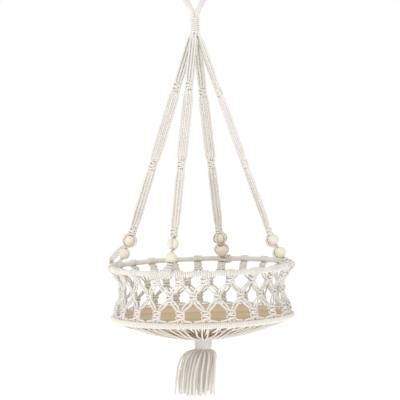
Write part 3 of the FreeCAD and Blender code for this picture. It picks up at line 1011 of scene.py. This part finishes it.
def turned_bead():
    """A bead about Z: a ball with a bore through it and rounded rims."""
    bpy.ops.object.select_all(action="DESELECT")
    bpy.ops.mesh.primitive_uv_sphere_add(
        segments=40, ring_count=BEAD_RINGS, radius=BEAD_RADIUS * MM, location=(0, 0, 0)
    )
    bead = start_mesh("bead")
    select_faces(bead, lambda middle: middle.xy.length < (BEAD_BORE - 0.3) * MM)
    bpy.ops.mesh.delete(type="FACE")
    rim_height = math.sqrt(BEAD_RADIUS**2 - BEAD_BORE**2) * MM
    select_edges(bead, lambda end: abs(end.z) > rim_height * 0.995)
    bpy.ops.mesh.bridge_edge_loops()
    select_edges(bead, lambda end: abs(end.z) > rim_height * 0.995)
    bpy.ops.mesh.bevel(offset=BEAD_RIM * MM, segments=3, affect="EDGES")
    bpy.ops.mesh.select_all(action="SELECT")
    bpy.ops.mesh.normals_make_consistent(inside=False)
    bpy.ops.object.mode_set(mode="OBJECT")
    bpy.ops.object.shade_smooth_by_angle(angle=math.radians(50))
    return bead


def add_beads(hangers, finish):
    """Copies of one bead, each on its hanger's axis, with its own stretch of grain."""
    pattern = turned_bead()
    shape = np.array([vertex.co for vertex in pattern.data.vertices])
    for hanger in hangers:
        for number, part in enumerate(("upper", "lower")):
            name = f"{hanger.name}_{part}_bead"
            axis = unit(bead_axis(hanger, number))
            mesh = pattern.data.copy()
            bead = bpy.data.objects.new(name + "_turned", mesh)
            bpy.context.scene.collection.objects.link(bead)
            turn = Vector((0, 0, 1)).rotation_difference(Vector(axis)).to_matrix().to_4x4()
            mesh.transform(Matrix.Translation(Vector(hanger.beads[number] * MM)) @ turn)
            offset = [chance.uniform(0, 90) for _ in range(3)]
            set_attribute(bead, "grain", "FLOAT_VECTOR", "vector", shape / MM + offset)
            mesh.materials.append(finish)
            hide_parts(name)
            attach(bead, name)
    bpy.data.objects.remove(pattern)


def bead_axis(hanger, number):
    """The joint's own axis, so that a bead turns about its bore."""
    name = f"{hanger.name}_{('upper', 'lower')[number]}_bead_spin"
    return next(joint["axis"] for joint in frame["joints"] if joint["name"] == name)


STRIP_WIDE = 43
STRIP_EDGE = 0.7


def add_board(finish):
    """Pine strips side by side, sawn round and eased at every edge."""
    low, high = corners("round_board")
    radius = high[0]
    count = math.ceil(2 * radius / STRIP_WIDE)
    strips = []
    for number in range(count):
        near = -count * STRIP_WIDE / 2 + number * STRIP_WIDE
        bpy.ops.object.select_all(action="DESELECT")
        bpy.ops.mesh.primitive_cylinder_add(
            vertices=160,
            radius=radius * MM,
            depth=(high[2] - low[2]) * MM,
            location=(0, 0, 0),
        )
        strip = start_mesh("strip")
        for edge, way in ((near, -1), (near + STRIP_WIDE, 1)):
            bpy.ops.mesh.select_all(action="SELECT")
            bpy.ops.mesh.bisect(
                plane_co=(0, edge * MM, 0), plane_no=(0, way, 0), use_fill=True, clear_outer=True
            )
        bpy.ops.object.mode_set(mode="OBJECT")
        eased = strip.modifiers.new("eased", "BEVEL")
        eased.width = STRIP_EDGE * MM
        eased.segments = 2
        eased.limit_method = "ANGLE"
        eased.angle_limit = math.radians(40)
        bpy.ops.object.modifier_apply(modifier="eased")
        offset = (chance.uniform(0, 900), chance.uniform(0, 400), chance.uniform(0, 400))
        grain = np.array([vertex.co for vertex in strip.data.vertices]) / MM + offset
        set_attribute(strip, "grain", "FLOAT_VECTOR", "vector", grain)
        shade = chance.uniform(-1, 1)
        set_attribute(strip, "tone", "FLOAT", "value", np.full(len(grain), shade))
        strips.append(strip)
    bpy.ops.object.select_all(action="DESELECT")
    for strip in strips:
        strip.select_set(True)
    bpy.context.view_layer.objects.active = strips[0]
    bpy.ops.object.join()
    board = strips[0]
    board.name = "pine_board"
    board.data.transform(Matrix.Translation((0, 0, (low[2] + high[2]) / 2 * MM)))
    bpy.ops.object.shade_smooth_by_angle(angle=math.radians(30))
    board.data.materials.clear()
    board.data.materials.append(finish)
    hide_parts("round_board")
    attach(board, "board")


# ---------------------------------------------------------------- the whole planter

add_camera()
add_surroundings()

RAW_COTTON = (0.87, 0.845, 0.81)
# Painted shade: the colour cotton takes in the grooves between its strands and between the turns of a coil.
PAINTED_GROOVE_SHADE = (0.54, 0.495, 0.445)
cord_cotton = cotton("cotton_cord", RAW_COTTON, PAINTED_GROOVE_SHADE, 0.00016)
knot_cotton = cotton("cotton_knot", RAW_COTTON, PAINTED_GROOVE_SHADE, 0.00016)
# Its second colour is painted shade, for the grooves between the wrapping's turns.
wrap_cotton = cotton("cotton_wrapping", (0.875, 0.855, 0.825), (0.58, 0.54, 0.49), 0.00015)

# Each hanger: how far its ribbon is turned, where its two outer cords on each side pass round the
# upper and the lower bead, its tie (turns round its own end, turns round the hoop on each side, and
# how far apart these are), and the cords that go past the lower bead in a band.
HANGERS = [
    Hanger("left", 0, (150, 190, 350, 20), (176, 192, 208, 270), (0, 4, 4.2), (0, 1, 4)),
    Hanger("front", 0, (255, 104, 270, 285), (240, 262, 278, 300), (4, 2, 4.4)),
    Hanger("back", 0, (160, 125, 40, 10), (190, 225, 315, 350), (2, 2, 4.4)),
    Hanger("right", 55, (160, 178, 196, 215), (165, 185, 205, 290), (4, 2, 4.4)),
]

add_tassel(cord_cotton)
add_net(knot_cotton)
for hanger in HANGERS:
    add_hanger(hanger, cord_cotton, knot_cotton)
    add_tie(hanger, cord_cotton)
add_loop(cord_cotton)
add_top_wrap(wrap_cotton)
add_bottom_wrap(wrap_cotton)
add_cradle(cord_cotton)
add_hoop_wrap("upper_hoop_wrap", HOOP_Z, "harness", wrap_cotton)
add_hoop_wrap("lower_hoop_wrap", LOW_Z, "base", wrap_cotton)
add_beads(HANGERS, turned_wood())
add_board(pine())

steel = drawn_steel()
for name in ("upper_hoop_rod", "lower_hoop_rod"):
    frame["nodes"][name].data.materials.clear()
    frame["nodes"][name].data.materials.append(steel)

• _SHORT PROBLEM_
Only the lines from the opening of the material through the line with "return bead" should be echoed, exactly as written.

• _TASK RESPONSE_
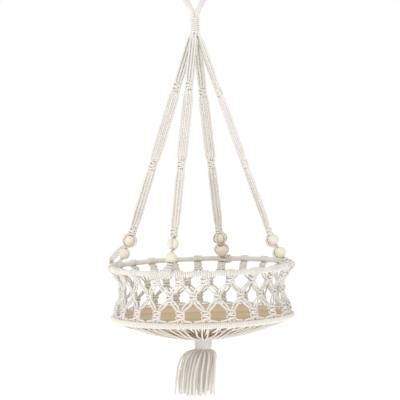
Write part 3 of the FreeCAD and Blender code for this picture. It picks up at line 1011 of scene.py. This part finishes it.
def turned_bead():
    """A bead about Z: a ball with a bore through it and rounded rims."""
    bpy.ops.object.select_all(action="DESELECT")
    bpy.ops.mesh.primitive_uv_sphere_add(
        segments=40, ring_count=BEAD_RINGS, radius=BEAD_RADIUS * MM, location=(0, 0, 0)
    )
    bead = start_mesh("bead")
    select_faces(bead, lambda middle: middle.xy.length < (BEAD_BORE - 0.3) * MM)
    bpy.ops.mesh.delete(type="FACE")
    rim_height = math.sqrt(BEAD_RADIUS**2 - BEAD_BORE**2) * MM
    select_edges(bead, lambda end: abs(end.z) > rim_height * 0.995)
    bpy.ops.mesh.bridge_edge_loops()
    select_edges(bead, lambda end: abs(end.z) > rim_height * 0.995)
    bpy.ops.mesh.bevel(offset=BEAD_RIM * MM, segments=3, affect="EDGES")
    bpy.ops.mesh.select_all(action="SELECT")
    bpy.ops.mesh.normals_make_consistent(inside=False)
    bpy.ops.object.mode_set(mode="OBJECT")
    bpy.ops.object.shade_smooth_by_angle(angle=math.radians(50))
    return bead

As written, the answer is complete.